Soon they are on the run from the enraged, now-giant doctor (earning his Cyclops moniker) and his cat! Will they survive?

CyclopsThe rest of the movie is pretty much the five tiny people running around trying not to get killed, trapped between the terrors of the jungle and the terrible Dr. Cyclops.

Since their clothes do not shrink along with them, they manage to fashion noble-looking togas out of their handkerchiefs -- except for the comic-relief Pedro, who turns his into sort of a giant diaper. In their down time they act like survivalist versions of The Littles, dismantling scissors to use as weaponry and turning tiny objects into shoes.
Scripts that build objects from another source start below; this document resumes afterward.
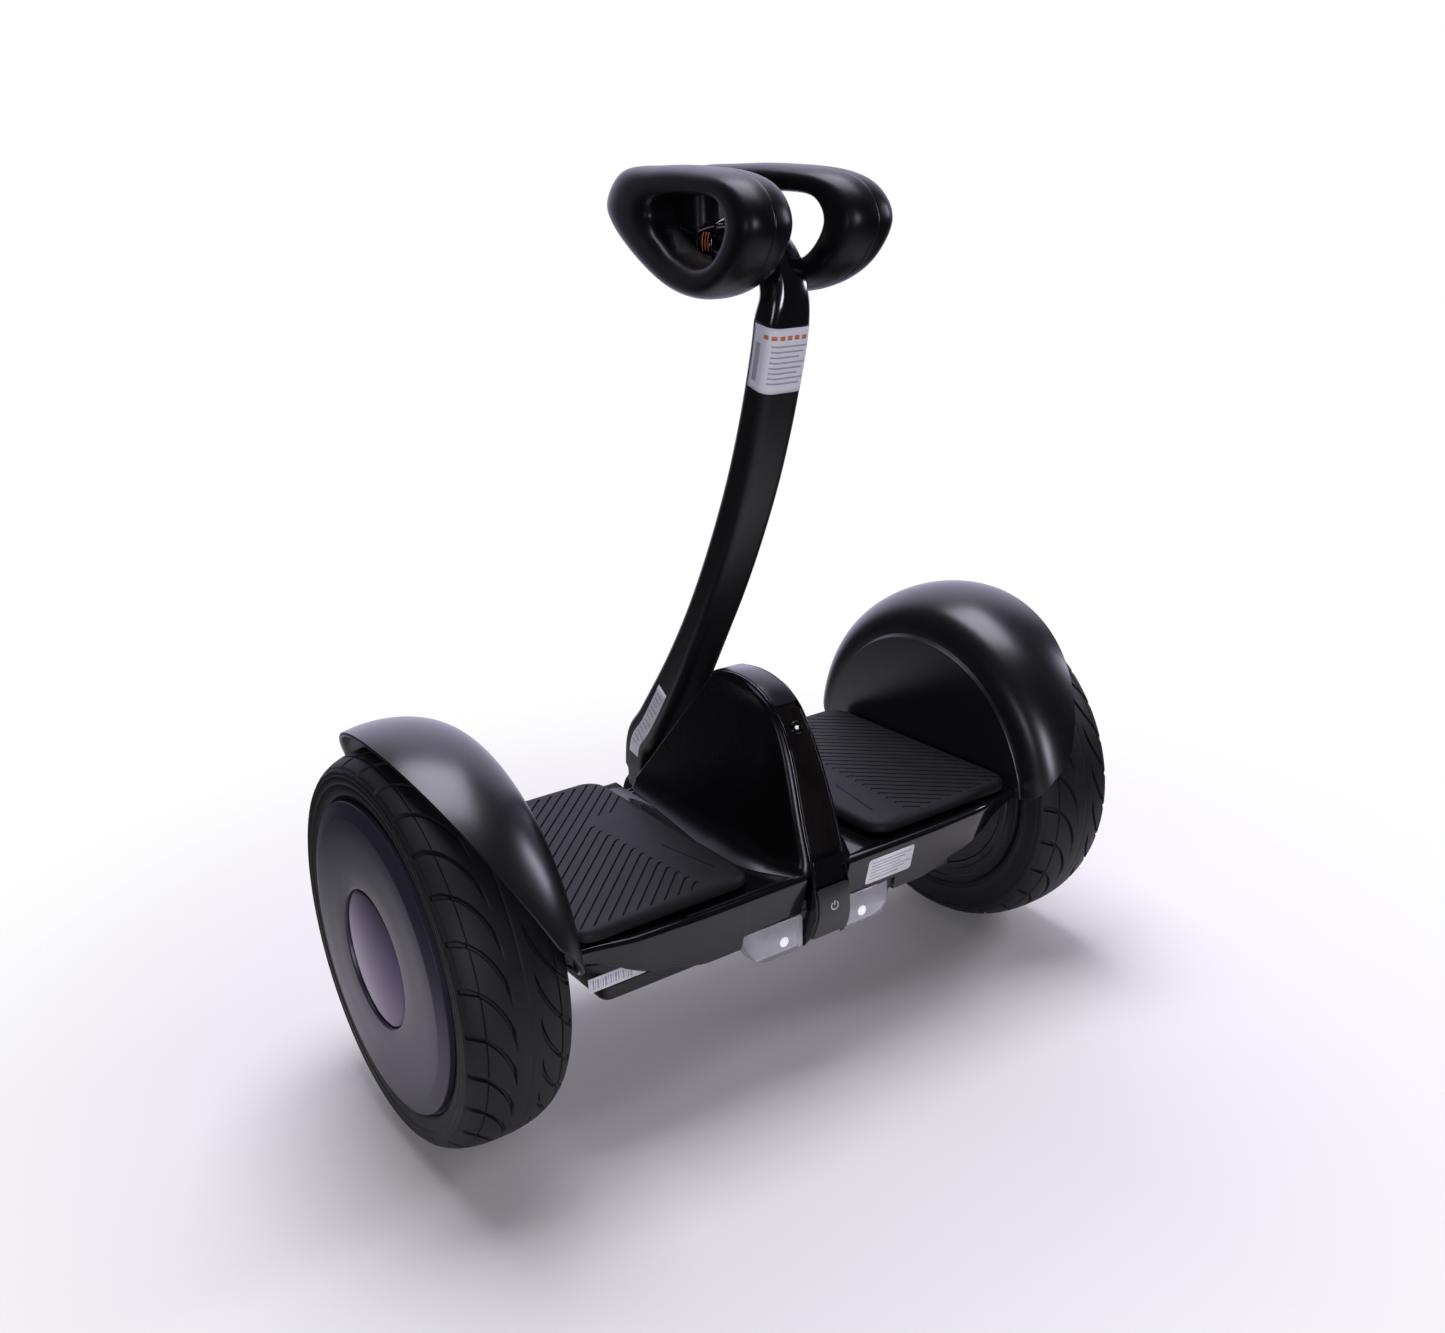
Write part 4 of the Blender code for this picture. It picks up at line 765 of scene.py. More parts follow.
def make_battery(look, steel):
    """Battery case with a parting groove, a recessed floor and four screws."""
    low, high = BATTERY_LOW, BATTERY_HIGH
    rings = []
    for inset, radius, lift in ((16, 8, 1.2), (15, 8, 1.2), (13.5, 8, 0), (4, 5, 0), (1.6, 6.6, 0.9),
                                (0.4, 7.6, 2.4), (0, 8, 4), (0, 8, 11), (0.8, 7.4, 11.6), (0.8, 7.4, 12.6),
                                (0, 8, 13.2), (0, 8, high[2] - low[2])):
        rings.append(level(inset_box(low, high, inset, radius, 8), low[2] + lift))
    loft("battery_case", rings, look, "chassis", nodes=("battery_pack",), slot="battery")
    screws = []
    for x, y in BATTERY_SCREWS:
        screws.append(skin([ring_points((x, y, low[2] + z), r, "Z", 20) for z, r in
                            ((3, 3.2), (0.5, 3.2), (0.2, 2.8), (0.2, 1.5), (1.6, 1.5))]))
    mesh_object("battery_screws", *merged(screws), steel, "chassis", slot="steel")


# ---- hump
def band_face(z, front):
    """How far back the trim band's outer face stands at height z, in front of or behind its crest."""
    path = smooth_curve(BAND_PATH, 8)
    crest = int(np.argmax(path[:, 1]))
    part = path[:crest + 1] if front else path[crest:][::-1]
    return np.interp(z, part[:, 1], part[:, 0])


def hump_outline(z):
    """Plan outline of the centre hump at height z: a slim fin on a flared foot."""
    height = z - HUMP_BASE
    flare = math.exp(-height / 4.2)
    slope = min(87.4, 93.9 - 0.86 * height)
    front = min(slope, band_face(z + 0.7, True)) if z > 258 else slope
    back = band_face(z + 0.7, False) + 0.9
    run = front - back
    rear = band_half_width(z) + 2.6 + 4.0 * flare
    middle = max(33.0 - 0.19 * height, 13.4) + 16.0 * flare
    nose = max(24.7 - 0.118 * height, 11.6) + 4.0 * flare
    near_top = blend(z, 258, HUMP_TOP)
    rear, middle, nose = (w + (10.9 - w) * near_top ** 2 for w in (rear, middle, nose))
    corners = [(nose, front), (-nose, front), (-middle, back + 0.24 * run), (-rear, back), (rear, back),
               (middle, back + 0.24 * run)]
    return filleted(corners, [3.0, 3.0, 40.0, 6.0, 6.0, 40.0], 12)


def make_hump(look):
    """Centre cover, closely ringed where it flares out at its foot and rounds over at its top."""
    heights = [HUMP_BASE, 147.5, 148, 148.6, 149.4, 150.4, 151.6, 153, 155, 157.5, 160.5, 164.5, 169.5, 176,
               184, 192, 200, 208, 216, 223, 230, 236, 241, 245, 248, 251, 254, 256.5, 258.5, 260, 261.2,
               262.2, 263, 263.6, 264.1, HUMP_TOP]
    rings = [level(hump_outline(z), z) for z in heights]
    loft("hump_shell", rings, look, "chassis", nodes=("hump_cover",), slot="matte_plastic", sharp=42)


# ---- band, display and button
def band_half_width(z):
    """Half the trim band's width at height z."""
    return 11.0 + 3.6 * blend(-z, -245, -170) + 2.6 * blend(-z, -125, -92)


def make_band(looks):
    """Glossy band over and down the back of the hump, with the strips that lie in its groove."""
    path = smooth_curve(BAND_PATH, 10)
    sections = []
    for i, (_, z) in enumerate(path):
        half = band_half_width(z)
        deep = 5.0 + 6.5 * blend(-z, -150, -136)
        by_button = blend(i, 117, 120) * (1 - blend(i, 154.5, 157.5))
        groove = half - 1.7 + 0.3 * by_button
        corners = [(-half, -deep), (half, -deep), (half, 0), (groove, 0), (groove, -2.2), (-groove, -2.2),
                   (-groove, 0), (-half, 0)]
        sections.append(filleted(corners, [0.6, 0.6, 1.1, 0.35, 0.2, 0.2, 0.35, 1.1], 4))
    loft("band_frame", swept_rings(path, sections), looks["gloss"], "chassis", nodes=("trim_band",),
         slot="gloss_plastic", sharp=40)
    for name, span, rise, look, node, slot in (
        ("band_top_strip", (2, 22), 0.15, "inlay", "band_inlay_top", "satin_plastic"),
        ("display_glass_strip", (23, 43), -0.1, "window", "display_window", "window"),
        ("band_lower_strip", (44, 46), 0.3, "gloss", "band_inlay_lower", "gloss_plastic"),
    ):
        rings = strip_rings(span, (-1.9, rise), 2.0, 0.5)
        loft(name, rings, looks[look], "chassis", nodes=(node,), slot=slot, sharp=40)
    loft("power_button_plate", strip_rings((49, 61), (-0.4, 1.2), 1.75, 1.6), looks["button"], "power_button",
         nodes=("power_button",), slot="button", sharp=40)


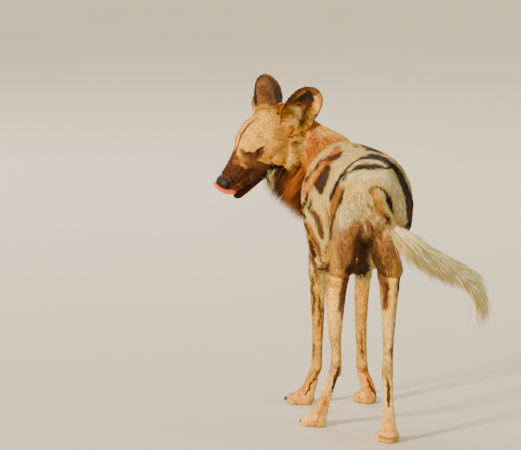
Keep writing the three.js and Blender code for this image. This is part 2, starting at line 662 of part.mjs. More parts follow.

Dr. Cyclops chases them with a butterfly net, taking scientific measurements (they're about the size of Barbie dolls, although to my disappointment they never get around to riding on tiny Pinto). Eventually he starts chasing them with a shotgun. Yikes!

My favorite part (garden nerd alert) is when the tiny fugitives hide from Dr. Cyclops inside a large Opuntia, or prickly pear plant. Have you ever brushed your hand against one of those things? They're dotted with tiny spines that get everywhere. A giant one would NOT be a good place to hide. Silly moviemakers!

But really, the pacing of this film is pretty impressive; it's directed by Ernest B. Schoedsack of "King Kong" and produced by his co-director, Merian C. Cooper, and they know how to keep things trotting along. Every time the action starts to flag, something interesting comes along to pick it up: an alligator, a tropical thunderstorm, Dr. Cyclops with a shotgun. A fair number of animals are used, which must have been expensive -- tropical birds, a super-cute dog, poor shrunken Pinto. They definitely want you to feel like it's an adventure movie, even though the action is confined mostly to Dr. Cyclops' jungle lair.

I was also impressed by Janice Logan's character, a tough, intelligent scientist. All the posters feature her cowering in terror (and please note the very subtle image used in the DVD menu, above -- feeling inadequate, Dr. Cyclops?), but she's definitely no screaming Ann Darrow. At all points in the movie, she's part of the team, contributing to escape plans and scientific research alike, and the others treat her with collegial respect. Very nice to see.

To be perfectly honest, I figured I would watch five minutes of this movie and then keep it on in the background while I did other things, but I watched all of it. I'm not sure that I can recommend it exactly, but if you feel inclined to check it out, it's not unbearable. Low expectations -- your key to movie entertainment!